É precisamente neste contexto que se exige um aprofundamento da doutrina conciliar no que ela tem de maior nobre e rico. Não podemos ficar pela rama mas ir ao essencial da proposta evangelizadora do Concilio.

Tem-nos ajudado muito o magistério riquissimo dos Papas do Concilio e do Post-Concilio. Exige-se-nos estarmos despertos e com sentimentos de comunhão eclesial de tal modo que possamos captar as propostas que deles nos vêem para a Igreja.

Estou a fazer convosco esta reflexão porque, dando graças Deus pelos anos passados, somos chamados a olhar o presente o futuro da nossa Igreja diocesana e a continuarmos a oferecer o melhor de nós mesmos para a sua edificação e para a sua missão evangelizadora no contexto do mundo actual.

O Papa Francisco insiste muito com os sacerdotes na sua proximidade com as pessoas em ordem a uma verdadeira evangelização. Neste sentido lembremos as palavras que o Papa dirigiu aos sacerdotes na última missa crismal. Dizia ele: «o sacerdote vizinho, que caminha no meio do seu povo com proximidade e ternura de bom pastor (e, na sua pastoral, umas vezes vai à frente, outras vezes no meio e outras vezes ainda atrás), as pessoas não só o veem com muito apreço; mas vão mais além: sentem por ele qualquer coisa de especial, algo que só sentem na presença de Jesus».

E, acrescenta «por isso, reconhecer a nossa proximidade não é apenas…mais uma coisa».  Na verdade, «nisso se decide se queremos tornar Jesus presente na vida da humanidade ou se, pelo contrário, O deixamos no plano das ideias, encerrado em belas letras, quando muito encarnado nalgum bom hábito que pouco a pouco se torna rotina».

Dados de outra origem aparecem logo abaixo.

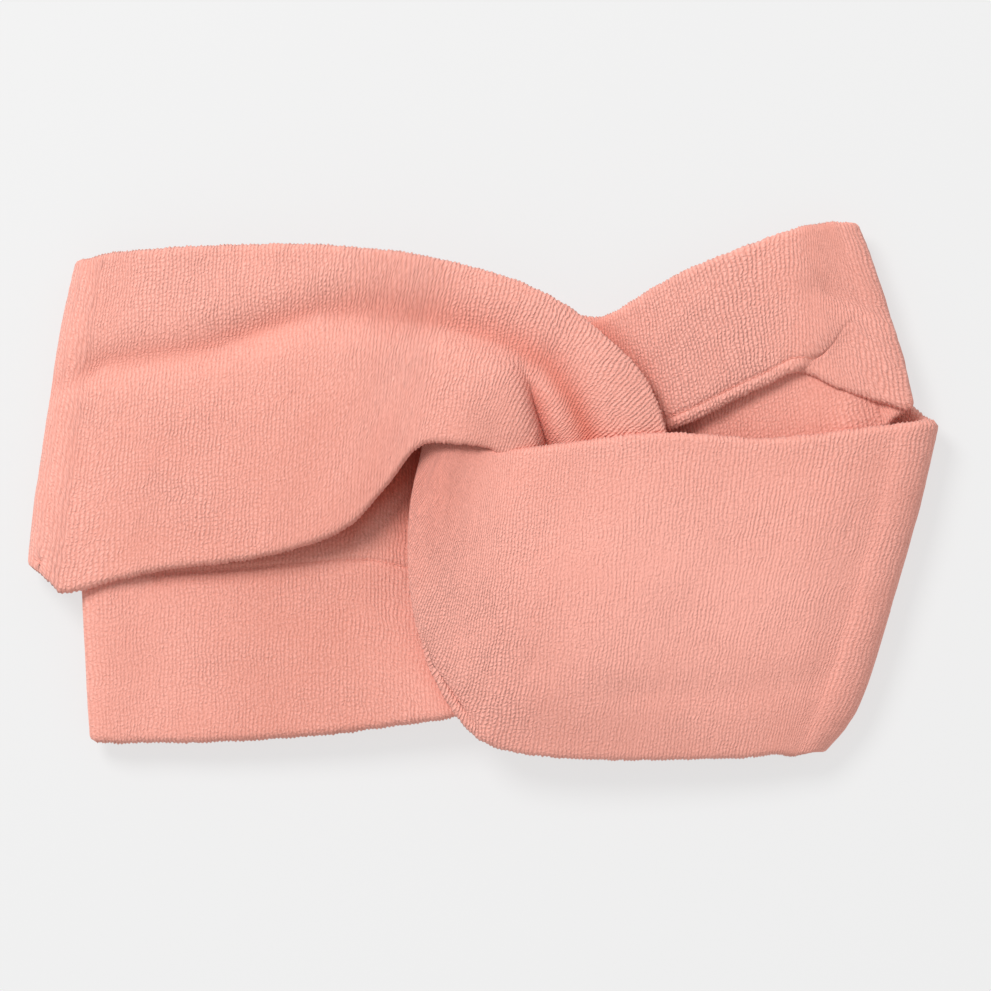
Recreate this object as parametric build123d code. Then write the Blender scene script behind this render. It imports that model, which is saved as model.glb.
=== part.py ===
# Clasped-twist terry spa headband, lying flat as two folded loops.
# Units mm, +Z up.  The back of the band rests on z = 0; the two loops run out
# along -X and +X from the nape join at x = 0, and Y runs across the band.
# Each half is one flattened tube of stretch terry.  It starts at the nape on
# the outer back layer, folds round the side of the head, runs across the
# forehead as the front leg, turns back in a U at the twist, runs out again as
# the rear leg, folds round the side inside the first fold and comes back to
# the nape as the inner back layer.  The two U turns are hooked into each
# other, which is the twist.
import math
import os

from build123d import *

os.makedirs("parts", exist_ok=True)

# ---------------------------------------------------------------- dimensions
TUBE_T = 3.4            # thickness of a flattened tube, two plies of terry
Z_OUTER_BACK = 1.64     # mid height of the outer back layer
Z_INNER_BACK = 5.9      # mid height of the inner back layer
Z_REAR = 14.6           # rear leg over the head opening, at the twist
Z_HOOK = 18.8           # the part of a tube that has just come round its U turn
Z_FRONT = 23.0          # front legs at the twist
Z_REAR_SIDE = 10.7      # rear leg where it meets its side fold
Z_FRONT_SIDE = 15.1     # front leg where it meets its side fold
NAPE_TOP_Y = 46.4       # upper edge of the band at the nape
NAPE_BOTTOM_Y = -38.9   # lower edge of the band at the nape
JOIN_HALF = 0.9         # half width of the overlocked join at the nape
JOIN_TOP = 8.2          # how far the join's allowance stands up inside
GROOVE_W = 1.8          # width of the channel the tube's seam lies in
GROOVE_D = 0.55         # depth of that channel
SEAM_W = 1.5            # width of the row of seam thread
SEAM_T = 0.42           # height of the row of seam thread
SEAM_GAP = 0.06         # play between the seam thread and the cloth round it
FOLD_STEPS = 8          # sections round one fold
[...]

Caros sacerdotes que estais na alegria a celebrar as vossas festas jubilares, quero em nome da diocese, do nosso presbitério e de mim próprio dar-vos uma palavra de gratidão pelo que fazeis na vida pastoral, pelo vosso esforço e coragem, mas sobretudo pelo vosso testemunho de ser sacerdotal de comunhão com Jesus Cristo e de comunhão em presbitério.

Imploro de Nossa Senhora, Mãe e Rainha dos Açores, Mãe dos sacerdotes que vos acolha no seu regaço, vos faça alcançar todas as Graças do Seu Filho Jesus Cristo e vos conduza pelos caminhos da evangelização do mundo de hoje.